Sequence Classification

可以更進一步,將單字預測的詞性,用來預測下一個單字的詞性。


In [10]:
def pos_features(sentence, i, history):
    features = {"suf_1": sentence[i][-1:], "suf_2": sentence[i][-2:], "suf_3": sentence[i][-3:]}
    if i == 0:
        features['prev-word'] = '*'
        features['prev-tag'] = '*'
    else:
        features['prev-word'] = sentence[i-1]
        features['prev-tag'] = history[i-1]
    return features

In [11]:
# 自己定義自己的tagger class
class ConsecutivePosTagger(nltk.TaggerI):
    def __init__(self, train_sents):
        train_set = []
        for tagged_sent in train_sents:
            untagged_sent = nltk.tag.untag(tagged_sent)
            history = []
            # 利用enumerate產生 (index, value)
            for i, (word, tag) in enumerate(tagged_sent):
                featureset = pos_features(untagged_sent, i, history)
                train_set.append( (featureset, tag) )
                history.append(tag)
        self.classifier = nltk.NaiveBayesClassifier.train(train_set)
 
    def tag(self, sentence):
        history = []
        for i, word in enumerate(sentence):
            featureset = pos_features(sentence, i, history)
            tag = self.classifier.classify(featureset)
            history.append(tag)
        return zip(sentence, history)

In [12]:
tagged_sents = brown.tagged_sents(categories='news')
size = int(len(tagged_sents) * 0.1)
train_sents, test_sents = tagged_sents[size:], tagged_sents[:size]
tagger = ConsecutivePosTagger(train_sents)
tagger.evaluate(test_sents)


Out[12]:
0.7981455725544738

Evaluation

產生test set的方法: 利用random.shuffle


In [14]:
import random
from nltk.corpus import brown
tagged_sents = list(brown.tagged_sents(categories='news'))
random.shuffle(tagged_sents)
# 用10%的資料作為test set
size = int(len(tagged_sents) * 0.1)
train_set, test_set = tagged_sents[size:], tagged_sents[:size]
  • Accuracy: 代表test set中,被正確分類的機率。
  • Precision: 代表被分類到X的資料中,真的是X的機率。
  • Recall: 代表所有X的資料中,能正確被分類到X的機率。
  • F-Measure(F-Score): 代表Precision及Recall的調和平均數=$\frac{2 \times Precision \times Recall}{Precision + Recall}$

以法庭為例,Precision是被判有罪的人裡面,真的有罪的機率。如果Precision是0.95,表示有5%的人會被誤判。Recall是所有罪犯會被判有罪的機率,如果Recall是0.85,表示有15%的人會被誤放。而F-Score則為(2*0.85*0.95)/(0.85+0.95)=0.897。

Confusion Matrices

Confusion Matrix是用來分析輸入和輸出的分類。

Naive Bayes Classifier

要利用機率模型來分類,最簡單的方法就是直接使用機率最高的分類,例如unigram model中,所有的字都預測為'the'。當我們已知機率模型$P(\text{label | feature})$,對於未來新的輸入,就可以用$\max_\ell P(\ell|\text{feature})$來預測。

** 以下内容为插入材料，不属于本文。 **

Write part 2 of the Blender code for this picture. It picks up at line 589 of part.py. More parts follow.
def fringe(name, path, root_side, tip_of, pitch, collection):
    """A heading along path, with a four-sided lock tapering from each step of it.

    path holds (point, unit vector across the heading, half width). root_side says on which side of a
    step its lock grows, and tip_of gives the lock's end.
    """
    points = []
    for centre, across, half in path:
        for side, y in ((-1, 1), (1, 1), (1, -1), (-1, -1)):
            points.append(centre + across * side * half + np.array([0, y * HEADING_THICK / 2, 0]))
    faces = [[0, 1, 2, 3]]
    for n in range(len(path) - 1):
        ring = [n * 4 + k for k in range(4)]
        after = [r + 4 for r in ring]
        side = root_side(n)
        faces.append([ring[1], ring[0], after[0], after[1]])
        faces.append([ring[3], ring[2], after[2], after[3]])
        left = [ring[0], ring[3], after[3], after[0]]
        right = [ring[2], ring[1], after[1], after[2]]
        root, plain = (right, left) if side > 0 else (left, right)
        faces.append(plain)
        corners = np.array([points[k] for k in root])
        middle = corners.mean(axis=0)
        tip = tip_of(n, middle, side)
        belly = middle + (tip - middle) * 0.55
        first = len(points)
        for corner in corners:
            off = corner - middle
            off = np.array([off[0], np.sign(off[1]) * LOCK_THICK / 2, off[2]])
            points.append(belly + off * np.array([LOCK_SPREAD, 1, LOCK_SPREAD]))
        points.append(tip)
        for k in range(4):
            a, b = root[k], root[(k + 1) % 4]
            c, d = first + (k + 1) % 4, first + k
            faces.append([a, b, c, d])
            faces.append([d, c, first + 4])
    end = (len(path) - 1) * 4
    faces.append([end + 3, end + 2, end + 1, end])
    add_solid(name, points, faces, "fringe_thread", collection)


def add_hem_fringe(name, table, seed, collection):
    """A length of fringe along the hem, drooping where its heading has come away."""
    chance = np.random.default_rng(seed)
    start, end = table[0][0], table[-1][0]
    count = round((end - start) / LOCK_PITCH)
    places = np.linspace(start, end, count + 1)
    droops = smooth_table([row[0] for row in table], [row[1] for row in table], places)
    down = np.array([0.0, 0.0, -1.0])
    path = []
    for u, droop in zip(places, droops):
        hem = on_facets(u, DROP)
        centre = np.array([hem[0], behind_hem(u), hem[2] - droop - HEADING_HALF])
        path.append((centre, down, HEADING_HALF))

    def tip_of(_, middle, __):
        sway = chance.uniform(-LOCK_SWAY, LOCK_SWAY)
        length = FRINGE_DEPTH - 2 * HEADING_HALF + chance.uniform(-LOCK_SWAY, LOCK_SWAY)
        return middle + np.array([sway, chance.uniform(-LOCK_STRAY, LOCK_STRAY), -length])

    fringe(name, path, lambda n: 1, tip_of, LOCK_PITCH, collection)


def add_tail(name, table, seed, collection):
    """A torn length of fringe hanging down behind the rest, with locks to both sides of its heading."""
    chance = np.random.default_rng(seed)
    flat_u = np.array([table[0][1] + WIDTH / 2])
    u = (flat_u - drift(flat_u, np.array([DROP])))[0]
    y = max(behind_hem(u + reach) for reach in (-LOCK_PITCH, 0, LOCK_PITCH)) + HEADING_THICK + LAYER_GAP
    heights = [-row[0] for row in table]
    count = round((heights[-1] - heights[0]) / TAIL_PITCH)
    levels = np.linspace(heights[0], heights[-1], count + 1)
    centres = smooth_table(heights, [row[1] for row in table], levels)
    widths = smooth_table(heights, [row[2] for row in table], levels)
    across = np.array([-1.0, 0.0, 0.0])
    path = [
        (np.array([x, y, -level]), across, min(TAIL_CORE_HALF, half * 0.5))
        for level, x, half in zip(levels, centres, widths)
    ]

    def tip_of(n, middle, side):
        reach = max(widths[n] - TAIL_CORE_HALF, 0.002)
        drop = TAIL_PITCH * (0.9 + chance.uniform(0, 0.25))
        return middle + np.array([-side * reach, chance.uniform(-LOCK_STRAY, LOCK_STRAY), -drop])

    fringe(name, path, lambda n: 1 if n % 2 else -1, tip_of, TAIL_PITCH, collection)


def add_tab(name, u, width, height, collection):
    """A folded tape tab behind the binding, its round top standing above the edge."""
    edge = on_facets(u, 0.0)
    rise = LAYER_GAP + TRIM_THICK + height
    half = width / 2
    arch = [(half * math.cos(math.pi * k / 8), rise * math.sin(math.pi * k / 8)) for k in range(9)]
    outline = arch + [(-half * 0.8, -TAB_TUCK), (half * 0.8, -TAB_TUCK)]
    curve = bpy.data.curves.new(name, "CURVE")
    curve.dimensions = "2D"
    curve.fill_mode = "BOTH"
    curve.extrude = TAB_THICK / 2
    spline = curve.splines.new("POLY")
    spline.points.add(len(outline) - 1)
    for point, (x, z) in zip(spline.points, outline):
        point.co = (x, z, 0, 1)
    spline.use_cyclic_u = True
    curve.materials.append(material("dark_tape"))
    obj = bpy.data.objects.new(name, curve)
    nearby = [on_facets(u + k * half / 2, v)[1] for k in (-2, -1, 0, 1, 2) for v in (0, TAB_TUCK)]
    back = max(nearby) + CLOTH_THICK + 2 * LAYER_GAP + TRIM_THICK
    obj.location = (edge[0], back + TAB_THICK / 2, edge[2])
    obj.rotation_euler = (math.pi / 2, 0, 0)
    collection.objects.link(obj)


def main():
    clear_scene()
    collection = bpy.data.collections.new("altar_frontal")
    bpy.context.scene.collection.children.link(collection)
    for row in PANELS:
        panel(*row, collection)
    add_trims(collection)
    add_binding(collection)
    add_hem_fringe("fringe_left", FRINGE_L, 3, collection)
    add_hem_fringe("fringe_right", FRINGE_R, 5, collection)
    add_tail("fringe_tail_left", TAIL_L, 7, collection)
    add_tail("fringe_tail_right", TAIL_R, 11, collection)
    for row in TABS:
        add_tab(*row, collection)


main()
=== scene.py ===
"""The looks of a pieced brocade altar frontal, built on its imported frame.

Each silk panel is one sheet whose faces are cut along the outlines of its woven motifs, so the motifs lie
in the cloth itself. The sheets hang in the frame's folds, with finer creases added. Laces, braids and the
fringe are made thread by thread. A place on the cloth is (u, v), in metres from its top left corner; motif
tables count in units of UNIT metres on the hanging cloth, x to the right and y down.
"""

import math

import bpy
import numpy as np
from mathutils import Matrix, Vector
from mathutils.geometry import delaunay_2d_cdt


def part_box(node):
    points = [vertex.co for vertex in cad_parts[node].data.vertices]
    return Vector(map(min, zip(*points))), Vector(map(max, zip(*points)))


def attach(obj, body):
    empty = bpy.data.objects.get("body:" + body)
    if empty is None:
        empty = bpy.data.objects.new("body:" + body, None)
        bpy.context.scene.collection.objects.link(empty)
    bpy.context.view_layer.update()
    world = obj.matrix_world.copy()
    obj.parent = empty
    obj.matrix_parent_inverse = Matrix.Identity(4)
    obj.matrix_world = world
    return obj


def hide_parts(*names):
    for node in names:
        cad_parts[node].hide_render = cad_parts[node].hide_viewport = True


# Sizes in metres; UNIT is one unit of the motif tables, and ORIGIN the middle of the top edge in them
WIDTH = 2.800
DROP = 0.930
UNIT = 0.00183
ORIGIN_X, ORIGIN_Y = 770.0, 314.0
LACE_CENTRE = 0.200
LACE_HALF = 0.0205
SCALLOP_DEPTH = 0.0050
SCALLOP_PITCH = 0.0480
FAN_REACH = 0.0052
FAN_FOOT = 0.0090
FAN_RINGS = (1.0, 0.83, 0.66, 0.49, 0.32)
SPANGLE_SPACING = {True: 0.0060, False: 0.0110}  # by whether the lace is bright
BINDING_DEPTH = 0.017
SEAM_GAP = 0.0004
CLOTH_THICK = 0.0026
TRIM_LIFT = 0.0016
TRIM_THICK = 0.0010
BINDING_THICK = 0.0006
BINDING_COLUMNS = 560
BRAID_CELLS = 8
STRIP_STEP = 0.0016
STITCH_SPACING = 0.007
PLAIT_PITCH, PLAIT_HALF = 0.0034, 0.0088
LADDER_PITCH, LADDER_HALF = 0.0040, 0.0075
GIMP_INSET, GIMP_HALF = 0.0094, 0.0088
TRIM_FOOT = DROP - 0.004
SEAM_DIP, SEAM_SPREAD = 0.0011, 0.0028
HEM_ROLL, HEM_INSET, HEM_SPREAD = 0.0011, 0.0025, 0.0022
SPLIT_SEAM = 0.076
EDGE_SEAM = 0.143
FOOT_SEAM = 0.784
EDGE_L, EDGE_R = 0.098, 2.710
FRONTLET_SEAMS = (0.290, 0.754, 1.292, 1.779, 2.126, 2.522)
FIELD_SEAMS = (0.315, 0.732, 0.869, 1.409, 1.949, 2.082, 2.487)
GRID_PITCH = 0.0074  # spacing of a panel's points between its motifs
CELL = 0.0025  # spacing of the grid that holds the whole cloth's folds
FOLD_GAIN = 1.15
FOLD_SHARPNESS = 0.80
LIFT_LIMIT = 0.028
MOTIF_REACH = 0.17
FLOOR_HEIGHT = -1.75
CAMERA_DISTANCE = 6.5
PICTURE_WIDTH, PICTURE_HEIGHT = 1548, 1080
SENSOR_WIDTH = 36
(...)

$$ P(\text{label | feature}) = \frac{P(\text{feature, label})}{P(\text{feature})} = \frac{P(\text{feature | label}) \times P(\text{label})}{P(\text{feature})} = \frac{ \prod_{f \in \text{feature}} P(\text{f | label}) \times P(\text{label})}{P(\text{feature})} $$

在實務上,我們會用$count(f,label) / count(label)$來估計$P(\text{f | label})$的值。在POS問題中,假設我們想找P(suffix_es|NN),則估計值為count(suffix_es|NN) / count(NN)。